I have bracketed my community garden plot with two modest and fun gravel beds, each 20 feet long but just two feet wide. The plants must be deerproof here, so the beds are full of herbs that will go uneaten and are liberally seeded with Shirley and California poppies. The best thing is that bulbs love these environments and return reliably year after year when they have such an open and free-draining soil. Because deer and squirrels leave daffodils alone, I’ve gone to town with narcissi in these strips. (Allium, of which there are many species and varieties, also love gravel gardens and stand a much better chance of perennialising there than in an ordinary garden bed.)

This year, I’ve added Hawera, a classic, mid-season dwarf daffodil with cheerful canary-yellow blooms, and Prototype, a daffodil I haven’t grown before that was developed by Brian Duncan, a breeder known for his exquisite introductions with pink- and rose-coloured cups. It has greenish-yellow petals folded back a little and a soft-pink cup. The third is the golden-yellow Rapture, another cyclamineus type. Lastly, I’ve planted Baby Moon, a sweet and buttery-yellow dwarf jonquil that will see out the daffodil season with its ebullience and perfume. And with a price of 17 cents (13p) a bulb, I could afford to stick in 100 of them. Plunging the trowel into the gravelly soil is quite easy, but by the time I had finished, the clean pebble mulch effect had been lost as soil was churned to the top and the gravel worked its way into the ground.
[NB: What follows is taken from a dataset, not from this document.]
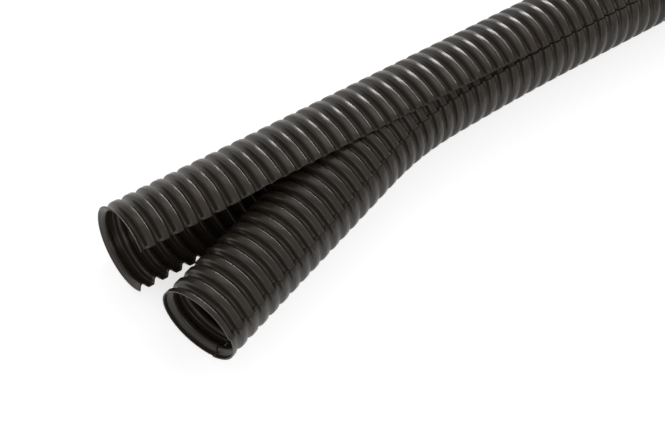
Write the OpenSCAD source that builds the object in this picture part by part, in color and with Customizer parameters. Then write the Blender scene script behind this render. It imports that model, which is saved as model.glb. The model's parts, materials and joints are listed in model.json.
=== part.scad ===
// Two-part corrugated conduit for wire looms.
// A slotted outer shell and a slit inner shell clip into each other rib in rib.
// Their near ends are pulled apart, as when a loom branches off.
// The conduit lies along +X on the floor. Section angles are measured about the
// axis from -Y, the side the slot opens to, towards +Z.

/* [Ribs] */
// Outside diameter over the ribs
outside_d = 54; // [48:1:62]
// Distance from one rib to the next
rib_pitch = 9.4; // [8.6:0.1:11]
// Height of a rib over the floor between two ribs
rib_depth = 3.3; // [2.4:0.1:3.6]
// Width of a rib's flat crest
crest_w = 4.4; // [3.4:0.1:4.8]
// Width of the floor between two ribs
valley_w = 2.2; // [1.4:0.1:2.6]

/* [Stock] */
// Length of the piece of conduit
length = 1000; // [700:50:1500]
// Distance from the near end to the first rib's middle
end_to_rib = 7.7; // [7:0.1:8.6]
// Ribs on the stretch where the shells are pulled apart
open_ribs = 34; // [30:1:40]

/* [Walls] */
// Wall of the outer shell
outer_wall = 0.9; // [0.7:0.1:1.2]
// Wall of the inner shell
inner_wall = 0.9; // [0.7:0.1:1.2]
// Clearance between the outer shell and the sunken part of the inner shell
shell_gap = 0.7; // [0.4:0.1:1]

/* [Slot and slit] */
// Angle of the slot's upper edge
slot_top = 64; // [56:1:68]
// Angle of the slot's lower edge
slot_bottom = -28; // [-34:1:-20]
// Gap between each edge of the slot and the inner shell's ledge
edge_gap = 0.9; // [0.5:0.1:1.5]
// Width of the slit through which cables are laid in
slit_w = 0.8; // [0.5:0.1:1.5]

/* [Branch] */
// Ribs over which the inner shell eases out of the slot
ease_ribs = 11; // [9:1:13]
// Angle it has turned by then
ease_angle = 3; // [2:0.5:4]
// Ribs on the bend that follows
bend_ribs = 7; // [5:1:9]
// Angle of that bend
bend_angle = 14; // [10:1:16]
// Twist of the branch about its own axis at its end
twist_angle = -22.5; // [-26:0.5:0]
// Length of the branch before the twist starts
twist_from = 110; // [80:5:150]

/* [Hidden] */
$fn = 120;

crest_r = outside_d / 2;
flank_w = (rib_pitch - crest_w - valley_w) / 2;
step = outer_wall + shell_gap;
sunk_r = crest_r - step;
free_len = end_to_rib + open_ribs * rib_pitch;
ease_len = ease_ribs * rib_pitch;
bend_len = bend_ribs * rib_pitch;
branch_angle = ease_angle + bend_angle;

gap_angle = edge_gap / crest_r * 180 / PI;
slit_angle = slit_w / sunk_r * 180 / PI;
web_angle = inner_wall / crest_r * 180 / PI;
ledge_top = slot_top - gap_angle;
ledge_bottom = slot_bottom + gap_angle;
sunk_end = ledge_bottom + 360 - slit_angle;

// Angular steps of the swept stretches
ledge_steps = 4;
sunk_steps = 11;
outer_steps = 12;
// Length by which a swept stretch runs into the straight one, and how far its flats and
// its edges are kept off the straight one's surfaces there
lap = 1;
lap_off = 0.13;

black = "#2c2a27";

// Depth of the wave below the crest at distance x from a rib's middle
function wave(x) =
    let (t = (x + crest_w / 2) % rib_pitch, u = t < 0 ? t + rib_pitch : t)
    u <= crest_w ? 0
    : u < crest_w + flank_w ? rib_depth * (u - crest_w) / flank_w
    : u <= rib_pitch - flank_w ? rib_depth
    : rib_depth * (rib_pitch - u) / flank_w;

// Corners of the wave between two distances from a rib's middle
function wave_corners(x0, x1) =
    let (
        offsets = [-crest_w / 2, crest_w / 2, crest_w / 2 + flank_w, crest_w / 2 + flank_w + valley_w],
        inside = [
            for (k = [floor(x0 / rib_pitch) - 1 : ceil(x1 / rib_pitch) + 1], d = offsets)
                if (k * rib_pitch + d > x0 + 0.05 && k * rib_pitch + d < x1 - 0.05) k * rib_pitch + d
        ]
    )
    concat([x0], inside, [x1]);

// Radius that gives an arc of flats the area of the true arc
function flat_r(r, step_angle) = r * sqrt(step_angle * PI / 180 / sin(step_angle));

// Radius whose flats stay outside the true arc, for the ring inside a straight stretch
function lap_r(r, step_angle) = (r + lap_off) / cos(step_angle / 2);

// ---- Straight stretches: the wall's outline turned about the axis ----

module along_x() { rotate([90, 0, -90]) children(); }

// Wall from x0 to x1, its crests at radius r and its section from angle a0 to a1
module turned_wall(x0, x1, r, thickness, a0, a1) {
    xs = wave_corners(x0 - end_to_rib, x1 - end_to_rib);
    outer = [for (x = xs) [r - wave(x), -x - end_to_rib]];
    inner = [for (i = [len(xs) - 1 : -1 : 0]) [r - thickness - wave(xs[i]), -xs[i] - end_to_rib]];
    turned(a0, a1) polygon(concat(outer, inner));
}

// Space outside (side = 1) or inside (side = -1) the wave at radius r, to cut a wall with
module turned_cut(x0, x1, r, side, a0, a1) {
    xs = wave_corners(x0 - end_to_rib - 1, x1 - end_to_rib + 1);
    edge = [for (x = xs) [r - wave(x), -x - end_to_rib]];
    far_r = side > 0 ? crest_r + 1 : sunk_r - rib_depth - inner_wall - 1;
    back = [[far_r, edge[len(edge) - 1][1]], [far_r, edge[0][1]]];
    turned(a0, a1) polygon(concat(edge, back));
}

module turned(a0, a1) { along_x() rotate([0, 0, a0]) rotate_extrude(angle = a1 - a0) children(); }

// ---- Swept stretches: sections joined ring to ring ----

// Skin over a list of rings, each a wall's outer face from edge to edge and then its inner
// face back, with as many points
module skin(rings) {
    n = len(rings[0]);
    last = len(rings) - 1;
    points = [for (ring = rings) each ring];
    sides = [
        for (i = [0 : last - 1], j = [0 : n - 1])
            let (a = i * n + j, b = i * n + (j + 1) % n)
            each [[a, b, b + n], [a, b + n, a + n]]
    ];
    caps = [
        for (j = [0 : n / 2 - 2])
            let (a = last * n + j, b = last * n + n - 1 - j)
            each [[j + 1, j, n - 1 - j], [j + 1, n - 1 - j, n - 2 - j], [a, a + 1, b], [b, a + 1, b - 1]]
    ];
    polyhedron(points, concat(sides, caps), convexity = 10);
}

// The inner shell's axis, by the length s from where it starts to leave the outer shell
function heading(s) =
    s < 0 ? 0
    : s < ease_len ? ease_angle * s / ease_len
    : s < ease_len + bend_len ? ease_angle + bend_angle * (s - ease_len) / bend_len
    : branch_angle;

// Travel along an arc of a given length between two headings: [towards -X, towards -Y]
function arc_travel(len, h0, h1) =
    h1 == h0 ? len * [cos(h0), sin(h0)]
    : len / ((h1 - h0) * PI / 180) * [sin(h1) - sin(h0), cos(h0) - cos(h1)];

function branch_travel(s) =
    let (
        s1 = min(s, ease_len),
        s2 = min(max(s - ease_len, 0), bend_len),
        s3 = max(s - ease_len - bend_len, 0)
    )
    arc_travel(s1, 0, heading(s1))
    + arc_travel(s2, ease_angle, heading(ease_len + s2))
    + arc_travel(s3, branch_angle, branch_angle);

function branch_point(s, angle, r) =
    let (h = heading(s), t = branch_travel(s), a = angle + twist(s))
    [free_len - t[0] + r * cos(a) * sin(h), -t[1] - r * cos(a) * cos(h), r * sin(a) + lift(s)];

// The branch rides up on the outer shell's lower lip, because skewed ribs don't mesh
function lift(s) = lift_h * smooth(min(1, max(0, (s - lift_from) / lift_run)));

function twist(s) = twist_angle * max(0, s - twist_from) / (free_len - twist_from);

// Section of the inner shell where its wave is d deep: [angle, radius] from the slit round.
// At the ring inside the straight stretch (lapped = 1) its faces are a little off.
function inner_section(d, lapped) =
    let (
        off = lapped * lap_off / crest_r * 180 / PI,
        low = ledge_bottom + off,
        top = ledge_top + off,
        ledge = top - low,
        sunk = sunk_end - off - top,
        ledge_flat = ledge / ledge_steps,
        sunk_flat = sunk / sunk_steps,
        ledge_r = (lapped > 0 ? lap_r(crest_r, ledge_flat) : flat_r(crest_r, ledge_flat)) - d,
        low_r = (lapped > 0 ? lap_r(sunk_r, sunk_flat) : flat_r(sunk_r, sunk_flat)) - d
    )
    concat(
        [for (i = [0 : ledge_steps]) [low + ledge_flat * i, ledge_r]],
        [for (i = [0 : sunk_steps]) [top + sunk_flat * i, low_r]],
        [for (i = [sunk_steps : -1 : 1]) [top + sunk_flat * i, low_r - inner_wall]],
        [[top - web_angle, low_r - inner_wall]],
        [
            for (i = [ledge_steps : -1 : 0])
                [low + (ledge - web_angle) * i / ledge_steps, ledge_r - inner_wall]
        ]
    );

function branch_rings() =
    let (stations = wave_corners(-lap, free_len))
    [for (i = [len(stations) - 1 : -1 : 0]) let (s = stations[i])
        [for (p = inner_section(wave(s), i == 0 ? 1 : 0)) branch_point(s, p[0], p[1])]
    ];

// How far the slot is spread by the inner shell passing through it, 0 to 1, at x
function spread(x) =
    let (rise = (x - spread_from) / spread_rise, fall = (free_len - x) / spread_fall)
    smooth(min(1, max(0, rise))) * smooth(min(1, max(0, fall)));
function smooth(t) = t * t * (3 - 2 * t);
spread_from = 46;
spread_rise = 46;
spread_fall = 130;
lift_h = 2.8;
lift_from = 90;
lift_run = 80;

// Point of the outer shell's section, r_out above its crest line. The lower lip unbends to
// lie flat under the inner shell and the upper lip opens a little.
hinge_low = 270;
hinge_top = 130;
lip_low = 1;
lip_top = 0.36;
function opened(angle, open, r_out) =
    let (
        pivot = angle > hinge_low ? hinge_low : angle < hinge_top ? hinge_top : angle,
        k = 1 - open * (angle > hinge_low ? lip_low : lip_top),
        turn = (angle - pivot) * k,
        base = crest_r * [cos(pivot), sin(pivot)],
        arc = (angle - pivot) * PI / 180 * crest_r,
        chord = abs(turn) < 0.01 ? arc : arc * sin(turn / 2) / (turn / 2 * PI / 180),
        dir = pivot + 90 + turn / 2,
        normal = pivot + turn
    )
    base + chord * [cos(dir), sin(dir)] + r_out * [cos(normal), sin(normal)];

outer_sweep = slot_bottom + 360 - slot_top;
function outer_section(d, open, lapped) =
    let (
        off = lapped * lap_off / crest_r * 180 / PI,
        flat = (outer_sweep - 2 * off) / outer_steps,
        r = (lapped > 0 ? lap_r(crest_r, flat) : flat_r(crest_r, flat)) - crest_r - d
    )
    concat(
        [for (i = [0 : outer_steps]) opened(slot_top + off + flat * i, open, r)],
        [for (i = [outer_steps : -1 : 0]) opened(slot_top + off + flat * i, open, r - outer_wall)]
    );

function spread_rings(x0, x1) =
    let (stations = wave_corners(x0 - lap - end_to_rib, x1 + lap - end_to_rib), last = len(stations) - 1)
    [for (i = [0 : last]) let (x = stations[i])
        [for (p = outer_section(wave(x), spread(x + end_to_rib), i % last == 0 ? 1 : 0))
            [x + end_to_rib, -p[0], p[1]]]
    ];

// ---- Sub-parts ----

module outer_shell() {
    color(black) {
        turned_wall(0, spread_start, crest_r, outer_wall, slot_top, slot_bottom + 360);
        skin(spread_rings(spread_start, free_len));
        turned_wall(free_len, length, crest_r, outer_wall, slot_top, slot_bottom + 360);
    }
}

module inner_shell() {
    color(black) {
        skin(branch_rings());
        difference() {
            turned_wall(free_len, length, crest_r, inner_wall + step, ledge_bottom, sunk_end);
            turned_cut(free_len, length, sunk_r, 1, ledge_top, sunk_end + slit_angle / 2);
            turned_cut(
                free_len, length, crest_r - inner_wall, -1,
                ledge_bottom - slit_angle / 2, ledge_top - web_angle
            );
        }
    }
}

spread_start = end_to_rib + 4 * rib_pitch;

// The origin is on the floor, in the middle of the space that the part fills
end_travel = branch_travel(free_len);
low_y = -end_travel[1] - crest_r * cos(branch_angle);
place = [-length / 2, -(low_y + crest_r) / 2, crest_r];

translate(place) outer_shell();
translate(place) inner_shell();
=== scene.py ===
"""Builds the looks of a two-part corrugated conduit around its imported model.

The conduit lies along +X on the floor. An outer shell with a slot and an inner shell with a
slit are clipped together rib in rib, and their near ends are pulled apart. Lengths inside the
classes are millimetres. Section angles are degrees about a shell's axis, from -Y, the side the
slot opens to, towards +Z.
"""

from __future__ import annotations

import json
import logging
from dataclasses import dataclass, field
from enum import Enum
from typing import Sequence

import bpy
import numpy as np
from mathutils import Matrix, Vector

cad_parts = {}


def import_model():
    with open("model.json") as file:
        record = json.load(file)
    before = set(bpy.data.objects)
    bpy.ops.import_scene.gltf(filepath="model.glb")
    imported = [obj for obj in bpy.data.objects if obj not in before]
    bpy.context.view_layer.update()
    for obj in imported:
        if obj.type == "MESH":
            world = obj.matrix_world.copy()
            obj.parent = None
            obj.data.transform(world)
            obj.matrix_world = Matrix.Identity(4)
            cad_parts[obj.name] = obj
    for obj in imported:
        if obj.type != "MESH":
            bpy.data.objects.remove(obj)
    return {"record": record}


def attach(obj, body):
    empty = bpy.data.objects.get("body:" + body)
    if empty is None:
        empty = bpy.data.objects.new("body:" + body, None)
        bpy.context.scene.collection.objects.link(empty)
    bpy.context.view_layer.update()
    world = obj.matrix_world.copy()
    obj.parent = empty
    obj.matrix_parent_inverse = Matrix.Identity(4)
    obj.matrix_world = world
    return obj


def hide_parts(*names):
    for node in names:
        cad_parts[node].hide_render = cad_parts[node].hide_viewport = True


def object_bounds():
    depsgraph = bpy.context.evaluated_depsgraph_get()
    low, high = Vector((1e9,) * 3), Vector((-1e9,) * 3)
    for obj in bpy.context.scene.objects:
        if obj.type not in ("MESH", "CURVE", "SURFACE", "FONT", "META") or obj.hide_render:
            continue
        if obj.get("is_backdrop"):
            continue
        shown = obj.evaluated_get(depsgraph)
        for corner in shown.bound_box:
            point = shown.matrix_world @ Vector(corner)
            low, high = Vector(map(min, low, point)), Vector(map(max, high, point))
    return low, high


LOG = logging.getLogger("conduit")
METRE = 1000.0


class Detail(Enum):
    """How finely a rib's outline is divided along the conduit.

    Each value holds the places of the stations round a corner of the crest and round a
    corner of the valley, as shares of that corner's width.
    """

    FINE = ((-0.5, -0.28, 0.0, 0.28, 0.5), (-0.5, 0.0, 0.5))
    MEDIUM = ((-0.5, 0.0, 0.5), (-0.45, 0.45))


class Extra(Enum):
    """Names of the attributes that the finish reads from a shell's mesh."""

    GIRTH = "girth"
    CREST = "crest"


# ---------------------------------------------------------------- colours and nodes


def linear(hex_colour: str) -> tuple[float, float, float, float]:
    """Turns an sRGB hex colour into linear light.

    Args:
        hex_colour: The colour as "#rrggbb".

    Returns:
        Red, green, blue and an alpha of 1.
    """
    value = np.array([int(hex_colour[i : i + 2], 16) for i in (1, 3, 5)]) / 255.0
    light = np.where(value <= 0.04045, value / 12.92, ((value + 0.055) / 1.055) ** 2.4)
    return (float(light[0]), float(light[1]), float(light[2]), 1.0)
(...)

A fresh mulch of gravel will restore the look while I wait with anticipation through the winter for the emergence of these pretties. With gardening, it’s fine to have rocks in your head.

Tip of the Week

Gas-powered mowers are best stored with empty fuel tanks over the winter because gasoline deteriorates in storage. Manage fuel levels when doing final chores of the season – lawn mowing and leaf shredding – so that the mower runs dry before storing.